Monitors also feature these resolutions as well as 2560 x 1440 (2K or 1440p); A 2560 x 1440 resolution has 3,686,400 pixels.
It’s important to note, resolution is not directly related to screen size. Meaning you can have a 24″ monitor and a 50″ TV with the same resolution which displays the same exact image in terms of pixel count, only the television will appear larger.
Larger images will also be blurrier due to pixel density being affected.
Pixel density describes the number of pixels there are in an inch of space; It is expressed as Pixels Per Inch or PPI.
Pixel Density is the ratio between a screen’s size (diagonal in inches) and its resolution.
Pixel density is calculated as follows:
Assuming the same example screen sizes and resolutions:
- 4K Monitor: 4096 x 2160 @ 24 inches = 193 PPI
- 4K Television: 4096 x 2160 @ 50 inches = 93 PPI
Greater pixel densities result in clearer images, however viewing distance plays a huge role in how PPI is perceived.
The human eye is capable of resolving various densities of PPI. However, the ability to do so is affected by the distance between the display and the viewer.
As outlined above, the smaller the screen size, the more dense the pixels. In order for a viewer to be able to discern a difference, they need to be closer to the display.
The following chart by Carlton Bale demonstrates situations where certain resolutions are actually applicable.
From the above, we can see that at a 2-2.5 foot viewing distance, the user can discern the benefits of 4K resolution. However, in order for a user to be able to experience the benefits of 4K on a 50 inch television, they need to be 3-5 feet from the display.
Comparatively, a 24″ monitor and a 50″ monitor at a 15 foot viewing distance results in the same perceivable pixel density as 480p, 720p, 1080p, and 2160p, meaning application matters.
Refresh rate is measured in Hertz or “Hz.” Hertz is a metric used to quantify how many times something occurs in a second.

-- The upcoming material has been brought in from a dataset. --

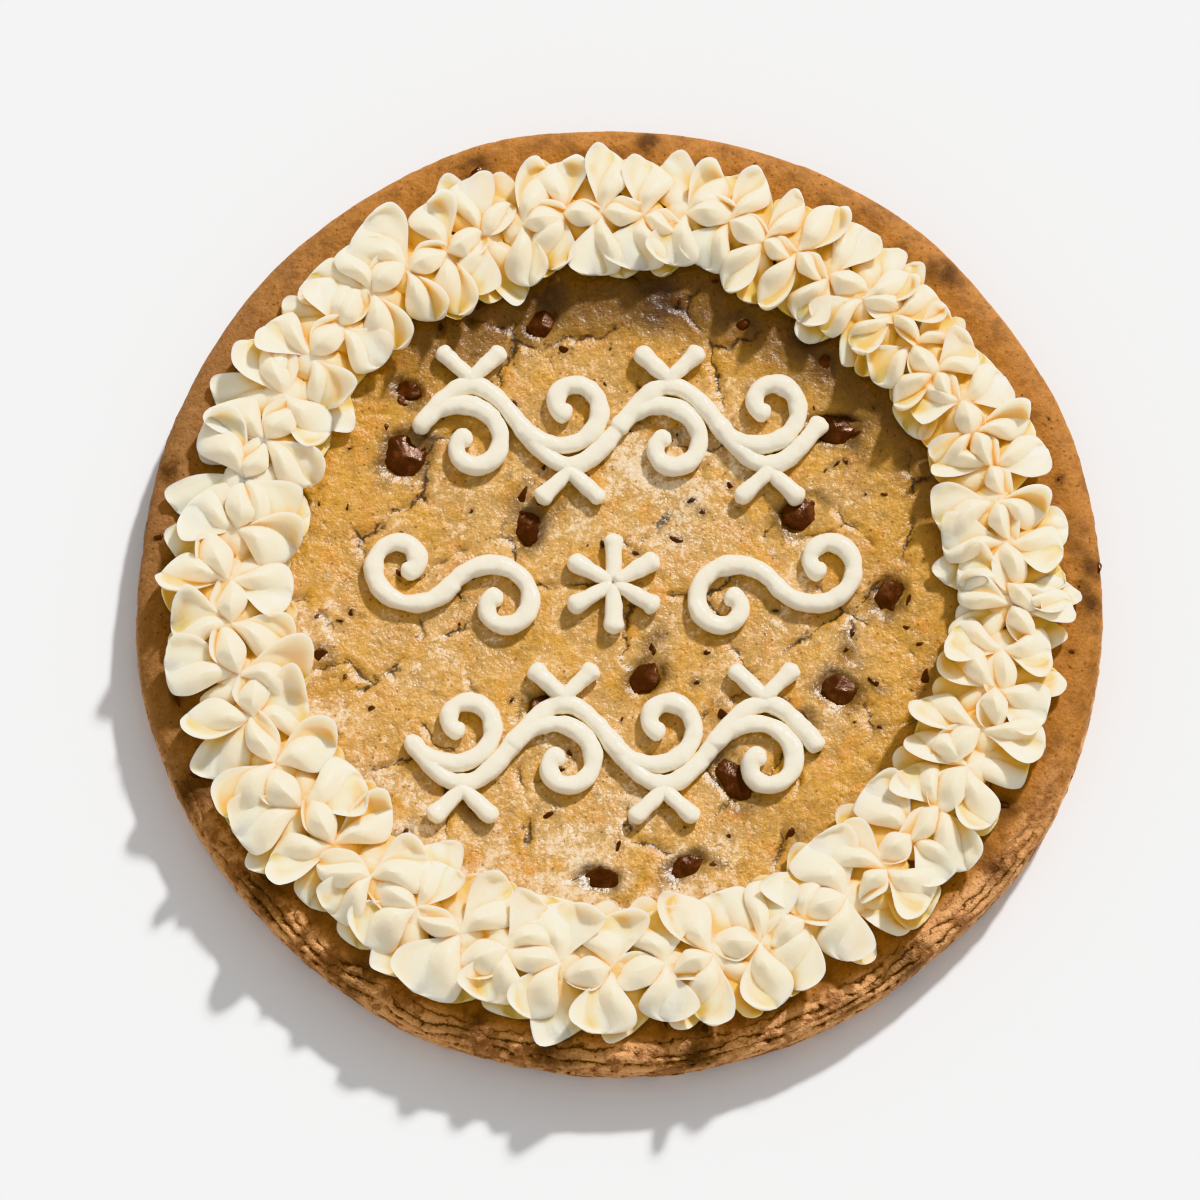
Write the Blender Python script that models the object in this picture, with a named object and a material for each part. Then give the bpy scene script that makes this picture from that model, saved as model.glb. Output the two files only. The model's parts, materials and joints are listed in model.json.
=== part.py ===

In terms of monitors and televisions, it’s the number of times the display is updated with new information.
Common refresh rates are 60 Hz, 120 Hz, 144 Hz, and 240 Hz.
- A 60 Hz monitor refreshes the image 60 times in a second.
- A 120 Hz monitor refreshes the image 120 times in a second.
- A 144 Hz monitor refreshes the image 144 times in a second.
Faster refresh rates result in a smoother viewing experience. On many televisions the refresh rate is “interpolated.” Interpolation is a form of video processing where frames are generated between existing ones to help compensate for motion blur.
Response time is the time it takes to shift from one color to another; This is usually measured in the time it takes to go from black to white to black (in milliseconds). This number is also calculated by gray-to-gray (GtG) and black to white.
- Black to white to black response times are usually higher.
- GtG response times are typically faster and are better for gaming.
It’s important to note, there isn’t an exact method that is agreed upon to measure this statistic. However, in all cases, lower response times are always better.
There are three main panel types: Twisted Nematic (TN), Vertical Aligned (VA), and In-Plane Switching (IPS).
TN panels are characterized for having faster refresh rates, however they have poor viewing angles and are lacking in color reproduction ability.
VA panels are characterized as having the best contract ratios. An entry level VA panel will start at 2000:1 and can exceed 4500:1. The can also easily achieve 85 to 90% DCI-P3 coverage. VA panels are lacking in terms of refresh rate and have slow response rates.
IPS panels can cover a significant amount of the sRGB color gamut. They are best suited for color-critical applications as they have superior color reproduction at up to a 178 degree viewing angle.
Televisions today can feature a number of the metrics that monitors have including the fast refresh rates, lower response times, and high pixel densities, however the price to fit the form factor comes at a cost.